A Década da Restauração, estabelecida pela Organização das Nações Unidas (ONU), objetiva prevenir, interromper e reverter a degradação dos ecossistemas em todos os continentes e oceanos. Neste contexto, o governo brasileiro anunciou a recuperação de 12 milhões de hectares de vegetação até 2030. Em Rondônia, a Ecoporé é um dos atores deste movimento mundial em prol da restauração, com iniciativas também em unidades de conservação,
Para Alexandre, as UCs são ambientes extremamente propícios para se realizar a restauração e o analista ambiental precisa estar devidamente capacitado para acompanhar esses projetos, a fim de que o resultado final seja o melhor possível.

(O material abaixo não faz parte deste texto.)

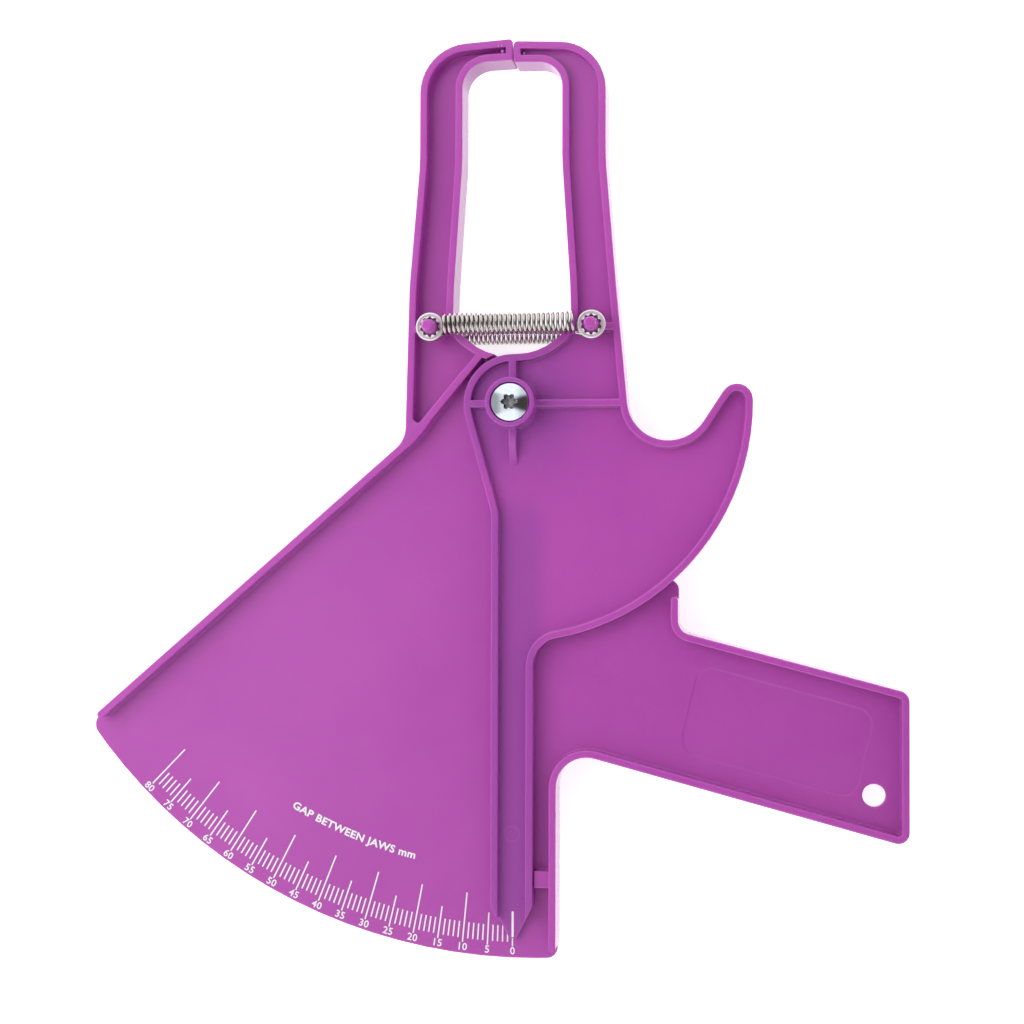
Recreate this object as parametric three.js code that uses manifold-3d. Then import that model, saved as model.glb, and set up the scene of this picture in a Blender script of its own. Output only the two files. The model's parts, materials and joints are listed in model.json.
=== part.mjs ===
// Skinfold caliper. A moulded frame carries the left jaw, the dial plate and the handle. A moulded
// lever carries the right jaw, the finger hook and the pointer. They turn on a metal pivot, and an
// extension spring in front and another behind pull the jaws together.
// Millimetres. The pivot's axis stands on X = 0, Y = 0, +Y runs towards the jaws, and Z = 0 is the
// front rim of both mouldings until the finished group is set down on its lowest points.
import * as THREE from 'three';
import { mergeVertices } from 'three/addons/utils/BufferGeometryUtils.js';
import Module from 'manifold-3d';

const wasm = await Module();
wasm.setup();

// Mouldings, seen from the side
const rimDepth = 10.6;
const webThickness = 2;
const webGap = 0.3;
const ribWidth = 2.1;
const crossRibWidth = 2.2;
const fitGap = 0.3;

// Jaws and arms. The lever's jaw closes a little lower than the frame's, and both arms stand a
// little to the left of the line through the pivot and the jaws' faces.
const jawReach = 111.55;
const leverJawDrop = 0.7;
const jawHeight = 6.35;
const jawGap = 0.3;
const jawTipRadius = 1.2;
const jawHeelRadius = 0.6;
const jawTopSlope = 3.1;
const jawFloorSlope = 1.7;
const jawCornerRadius = 17.5;
const throatHalfWidth = 15.45;
const throatCornerRadius = 8.5;
const armWidth = 13.2;
const armsAside = -0.3;
const armBendBelowTip = 37.5;
const armSplay = 3.15;
const throatSplay = 2.5;
const armBendRadius = 60;
const armKneeAbovePost = 13.2;
const bowlSideSpread = 0.4;
const bowlSideRadius = 10;
const bowlFloorInset = 9.7;
const bowlFloorRadius = 22;

// Pivot
const frameNeckRadius = 14.2;
const leverNeckRadius = 15.1;
const bossRadius = 7.5;
const bossRise = 6;
const sweepGap = 0.9;
const tailRibReach = 18.6;
const barrelRadius = 3.4;
const screwRadius = 2;
const headRadius = 5.8;
const headEdge = 1.5;
const headCrown = 1.3;
const headRecess = 1.9;
const barrelFloor = 2;

// Spring posts, springs and their push-on retainers
const postReach = 33.8;
const postAngle = 43.24;
const postRadius = 3.1;
const pinRadius = 2.4;
const pinTipRadius = 1.8;
const pinAboveRetainer = 4.5;
const pinTipEdge = 0.5;
const springAboveRim = 4.1;
const coilRadius = 3.05;
const wireRadius = 0.45;
const coilTurns = 28;
const frontCoilRise = 0.7;
const rearCoilDrop = 0.3;
const coilStartFromPost = 3.6;
const coilEndFromPost = 5.2;
const eyeStart = 52;
const eyeEnd = 278;
const leadSlope = 0.35;
const retainerRadius = 4.3;
const retainerBand = 1;
const retainerThickness = 0.6;
const retainerTeeth = 10;
const toothTipShare = 0.44;
const toothRootShare = 0.28;

// Dial plate
const dialRadius = 169.5;
const dialShoulderDrop = 10.9;
const dialShoulderX = -33.3;
const dialEdgeAngle = 40.8;
const dialCornerRadius = 4;
const dialRibStop = 6;
const diagonalRibFromPivot = 17.4;
const diagonalRibAngle = 49.9;
const diagonalRibDown = 26;
const diagonalRibUp = 5.5;

// Leg and handle
const legX = 13.5;
const legRibStop = 3.9;
const gripDrop = 104.45;
const gripRootRadius = 9.5;
const handleEndX = 117.9;
const handleTilt = 14.4;
const handleWidth = 43.6;
const handleCornerRadius = 3.3;
const innerCornerRadius = 4.3;
const handleRootX = 50.3;
const handleRootTopY = -53.2;
const handleRibStop = 6.3;
const coveredEdgeDrop = 2.2;
const hangHoleRadius = 3.4;
const hangHoleInset = 9.9;
const hangHoleLift = 11.6;
const panelInset = 8.7;
const panelFromRoot = 3;
const panelFromEnd = 12.5;
const panelSlant = 3;
const panelCornerRadius = 5;
const panelDepth = 0.3;

// Finger hook
const hookRadius = 72.55;
const hookTipRadius = 4.8;
const hookTipAngle = 0.41;
const hollowRadius = 12.5;
const hollowFromHookEdge = 25.15;
const hollowY = 0.95;

// Pointer
const pointerHalfWidth = 6.4;
const pointerKneeY = -33.5;
const pointerShoulderY = -152.8;
const pointerRibStop = 4.1;
const pointerTipY = -163;
const pointerTipHalfWidth = 1.1;
const pointerFilletRadius = 9;
const stopHeight = 4;
const stopLength = 5;
const stopY = -144.6;

// Stiffening ribs on the back of the dial plate
const rearRibs = [
  { angle: 34.6, end: 150 },
  { angle: 14.8, end: 128 },
];
const rearRibFade = 34;
const strutFromPivot = 76.5;
const strutLength = 82;
const strutForkLength = 14;
const strutForkAngle = 28;
const braceFromPivot = 105;
const braceAlongStrut = 49;

// Levels along Z that follow from the sizes above
const leverBack = -(rimDepth - webGap) / 2;
const leverFront = leverBack + webThickness;
const frameFront = leverBack - webGap;
const frameBack = frameFront - webThickness;
const rearRim = -rimDepth;
const rooted = webThickness / 2;
const beyond = 1;
const post = new THREE.Vector2(
  postReach * Math.cos(THREE.MathUtils.degToRad(postAngle)),
  postReach * Math.sin(THREE.MathUtils.degToRad(postAngle)),
);

// Points along an arc about a centre, from one angle to another in degrees
function arc(centre, radius, from, to, step = 6) {
  const count = Math.max(1, Math.round(Math.abs(to - from) / step));
  return Array.from({ length: count + 1 }, (_, i) => {
    const angle = THREE.MathUtils.degToRad(from + ((to - from) * i) / count);
    const x = centre.x + radius * Math.cos(angle);
    const y = centre.y + radius * Math.sin(angle);
    return new THREE.Vector2(x, y);
  });
}

// An open path through corners [x, y, radius], each rounded as far as its edges allow
function rounded(corners, step = 9) {
  const points = corners.map(([x, y]) => new THREE.Vector2(x, y));
  const path = [];
  corners.forEach(([, , radius = 0], i) => {
    const here = points[i];
    if (!radius || i === 0 || i === corners.length - 1) {
      path.push(here);
      return;
    }
    const back = points[i - 1].clone().sub(here);
    const on = points[i + 1].clone().sub(here);
    const turn = Math.PI - Math.abs(back.angleTo(on));
    const share = (k) => (corners[k][2] ? 0.5 : 1);
    const room = Math.min(back.length() * share(i - 1), on.length() * share(i + 1));
    const tangent = Math.min(radius * Math.tan(turn / 2), room * 0.98);
    const fitted = tangent / Math.tan(turn / 2);
    const side = Math.sign(on.cross(back));
    const start = here.clone().addScaledVector(back.normalize(), tangent);
    const centre = start.clone().add(new THREE.Vector2(back.y, -back.x).multiplyScalar(side * fitted));
    const from = THREE.MathUtils.radToDeg(start.clone().sub(centre).angle());
    path.push(...arc(centre, fitted, from, from + side * THREE.MathUtils.radToDeg(turn), step));
  });
  return path;
}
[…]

“Todo investimento realizado dentro de uma área protegida, circundada de floresta conservada, traz benefícios maximizados em termos de serviços ecossistêmicos, em termos de conservação da biodiversidade. Então, começando por aqui, a gente começa a dar exemplo, começa a, de fato, mostrar os benefícios da restauração e amplificar o poder de conservação dessas áreas que a gente já está investindo tanto”, reforça.

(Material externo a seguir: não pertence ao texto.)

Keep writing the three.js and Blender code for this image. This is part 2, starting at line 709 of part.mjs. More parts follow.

O curso é uma iniciativa do ICMBio (CBC) em parceria com a FGV e articulação do Comitê Técnico Assessor de Rondônia (CAT-RO), uma iniciativa colaborativa entre diversas instituições para promover a restauração multifuncional nas Unidades de Conservação (UCs) de Rondônia, composto por representantes do ICMBio, Serviço Florestal Brasileiro, Serviço Florestal dos Estados Unidos, Conservação Internacional, Ecoporé, Projeto Paisagens Sustentáveis (ASL) e Universidade Federal de Rondônia.